O da ne zaman çıkar Allah bilir.
Ama bütün bu gürültü patırdı, bize yakın tarihimizi çok net ve açık biçimde konuşmamız gerektiğini gösteriyor.
Devlet, kendi tarihinden korkuyor.
Bunu anlıyorum, çünkü o tarih bütün gerçeğiyle ortaya çıktığında devletin kendisini değiştirmesi gerektiği de anlaşılacak.
Ama toplumun bir kesimi bu gerçeklerden niye korkuyor, onu anlamıyorum.
Bir yalanla yaşamak ve bir yalanla avunmak çok mu hoşumuza gidiyor?
Geçmişin yalanıyla övünmek yerine bugünün gerçeği ile övünmek daha iyi değil mi?
Bugünün gerçeğini övünülecek hale getirmek için de tarihin üstünü kaplayan bu yalan dolanı bir iyice temizlememiz gerekiyor.
Bunun için de cumhuriyetin kuruluşundan başlamalıyız.
Cumhuriyetin ilk reisicumhuru olan Mustafa Kemal Atatürk, bir diktatördü.
Daha sonra onun yerine geçen İsmet İnönü de diktatördü.
Ülke uzun yıllar bir tek parti diktasıyla yönetildi.
Bu cümlelere itirazı olan var mı?
Atatürk ve İsmet Paşa diktatör değildi diyen varsa, nasıl diktatör olmadıklarını anlatsınlar bir dinleyelim.
Cumhuriyet, ceza yasasının önemli bir kısmını faşist İtalyanın yasalarından aldı.
Almadı diye varsa, onlar da yasa maddelerini göstererek tezlerini kanıtlasınlar.
Atatürk de, İsmet Paşa da muhalefete izin vermedi.
Sadece muhalefetin örgütlenmesine değil, muhalif fikirlerin söylenmesine bile imkân tanımadılar.
Bu toplumun sınıflardan oluştuğunu söylemek bile yasaktı.
Onlardan sonra gelenler de bu faşist anlayışı sürdürdüler.
Demokrasi olduğu iddia edilen dönemde de faşizm sürdü.
Sınıf sözcüğünü yazdığı için mahkûm olan yazarlar yaşadı bu ülkede.
Solcu olduğu için yazarlar öldürüldü.
Sadece azınlıklara değil, kendilerine benzemeyen Türklere de zulmettiler.
Liberal Cavit Beyi astılar, Komünist Mustafa Suphiyi boğdurdular.
Var mı bunlara itiraz eden?
Baykal ya da Bahçeli, hayır, böyle şeyler olmadı mı diyor?
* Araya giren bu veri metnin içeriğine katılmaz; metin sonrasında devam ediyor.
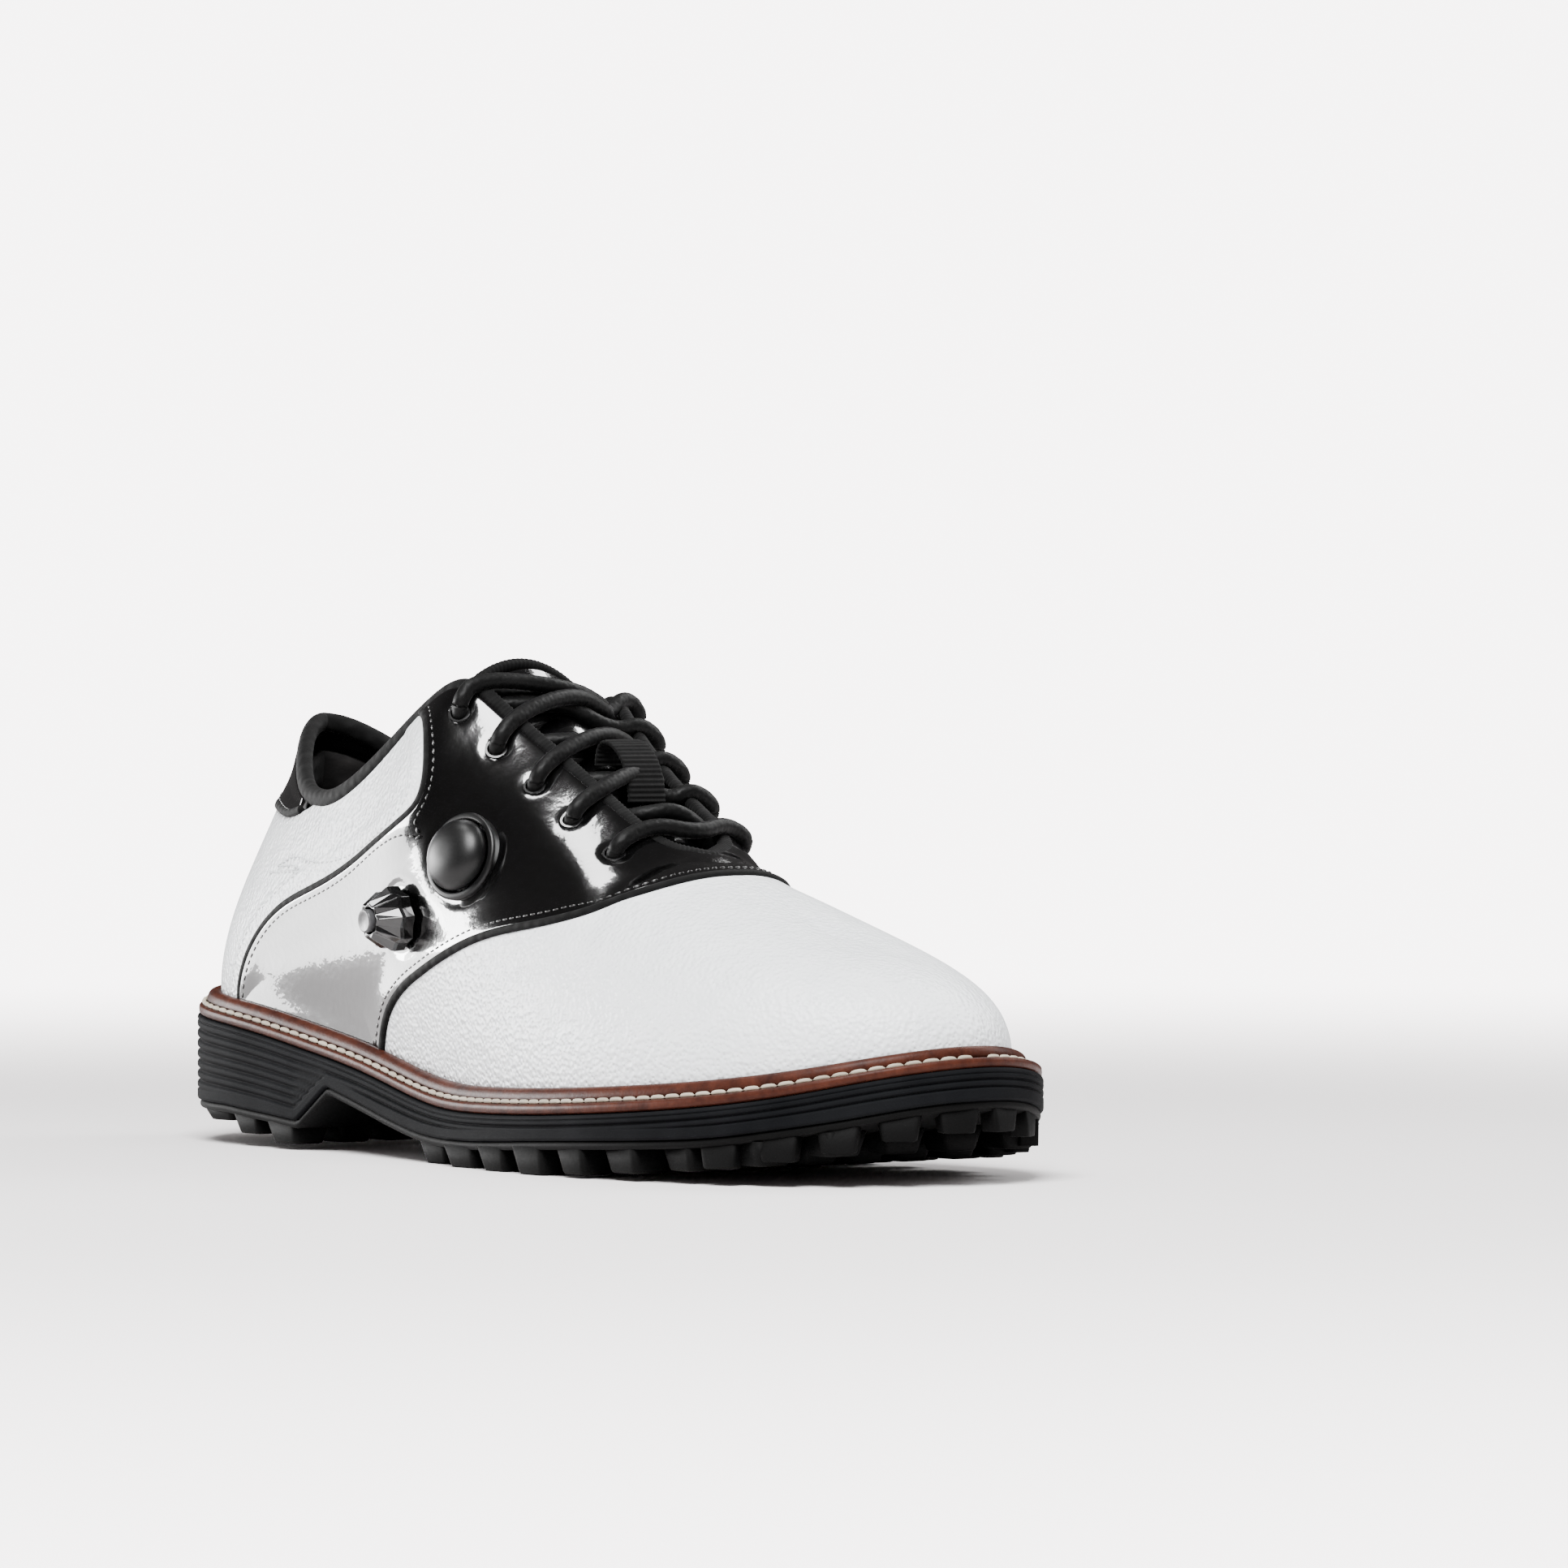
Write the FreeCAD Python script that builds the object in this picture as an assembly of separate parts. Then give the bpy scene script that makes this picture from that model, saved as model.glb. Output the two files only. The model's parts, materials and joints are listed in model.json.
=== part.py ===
import FreeCAD, Part
import math
import os

# A right-foot golf shoe of the saddle pattern, in millimetres.
# +X points to the toe, +Y to the inner (medial) side, +Z up. The ground is z = 0.
# The upper is one reference surface, the outside of the leather. A point on it is
# surface(side, u, v): side is -1 outer (lateral) or +1 inner (medial), u runs from the
# toe centre (0) to the heel centre (1), v from the welt (0) to the top line (1).

Vec = FreeCAD.Vector

# ---- driving dimensions -------------------------------------------------------------
SOLE_LENGTH = 300.0
HALF = SOLE_LENGTH / 2

LEATHER = (0.0, 1.4)            # depth below the reference surface: outside, inside
STAY = (2.0, 2.6)               # facing stay under the eyelets
STIFFENER = (1.7, 2.9)          # toe puff, heel counter
PADDING = (1.7, 3.3)            # air bladder, collar foam
LINING = (3.6, 4.4)
SEAM_GAP = 0.0006               # half the gap between two panels, in u

WELT_THICK = 3.0
WELT_GAP = 0.16                 # the welt's clearance from the midsole
WELT_INSET = 0.4
WELT_WIDTH = 4.2                # how far the welt reaches in past the upper's edge
BEAD_TOP = 6.6
STITCH_PITCH = 5.2
STITCH_LENGTH = 3.6
STITCH_RADIUS = 0.55
STITCH_INSET = 4.6              # out from the upper's edge
STITCH_GAP = 0.18

PLATE_THICK = 2.1
PLATE_INSET = 1.0
LUG_TAPER = 1.3

LACE_RADIUS = 2.1
LACE_CLEARANCE = 0.06
LACE_LOW = 2.75                 # height of the lower cord of a cross above the tongue
LACE_HIGH = 7.0
TUCKED_AT = (.594, (.600, .92))   # where the last ends go under the facing, and where they stop
TUCKED_RISE = 1.5               # the last upper cord lies over the tongue's top, so it is higher
LACE_DIP = 1.2                  # how far an upper cord comes down beside its crossing
EYELET_BORE = 2.35
EYELET_RADIUS = 2.9
EYELET_HOLE = 3.05
EYELETS = [(0.588, 0.896), (0.550, 0.878), (0.510, 0.858), (0.468, 0.839), (0.418, 0.823)]

BULB_AT = (0.532, 0.547)        # (u, v) on the outer side
BULB_HOLE = 11.2
SKIRT_OUTER = 11.0
SKIRT_BORE = 9.5
CAP_RADIUS = 9.1
CAP_RIM = 1.0
CAP_HEIGHT = 7.4
CAP_WALL = 1.3

VALVE_AT = (0.598, 0.334)
KNOB_BASE = 8.0
KNOB_TIP = 6.0
KNOB_HEIGHT = 10.6
KNOB_FACETS = 10
STEM_RADIUS = 4.5
STEM_HOLE = 4.8
BUTTON_RADIUS = 3.0
BUTTON_BORE = 3.3
BUTTON_PROUD = 1.7

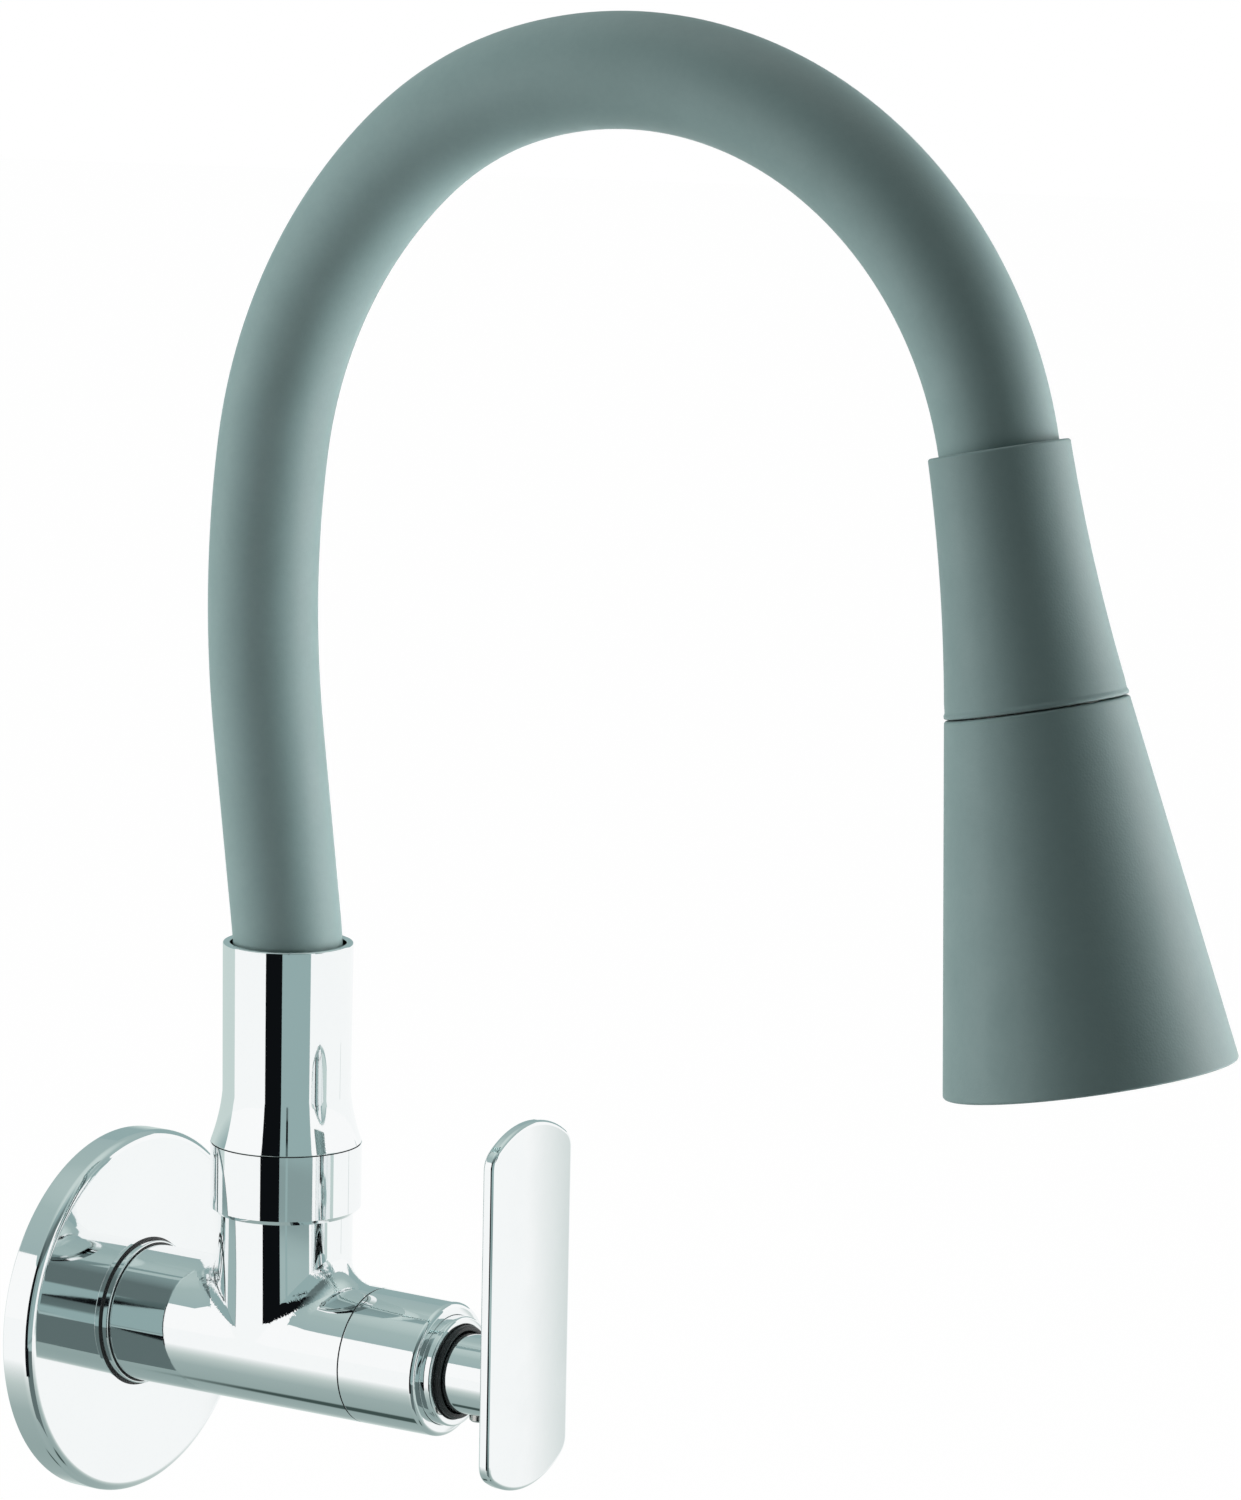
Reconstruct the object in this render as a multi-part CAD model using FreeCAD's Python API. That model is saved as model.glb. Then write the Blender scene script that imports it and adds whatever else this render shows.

Faşizm bu ülkede hiç bitmedi.
Bunları konuşursak, gerçekleri görürsek belki bitecek.
Bırakın devlet gerçeklerden korksun, siz niye gerçeklerden korkuyorsunuz?
Çok mu seviyorsunuz bu faşizmi, bu yalanları, bu sahtekârlıkları?
Bu faşizmin kurbanı sizsiniz, neden zaliminize böyle tapınıyorsunuz?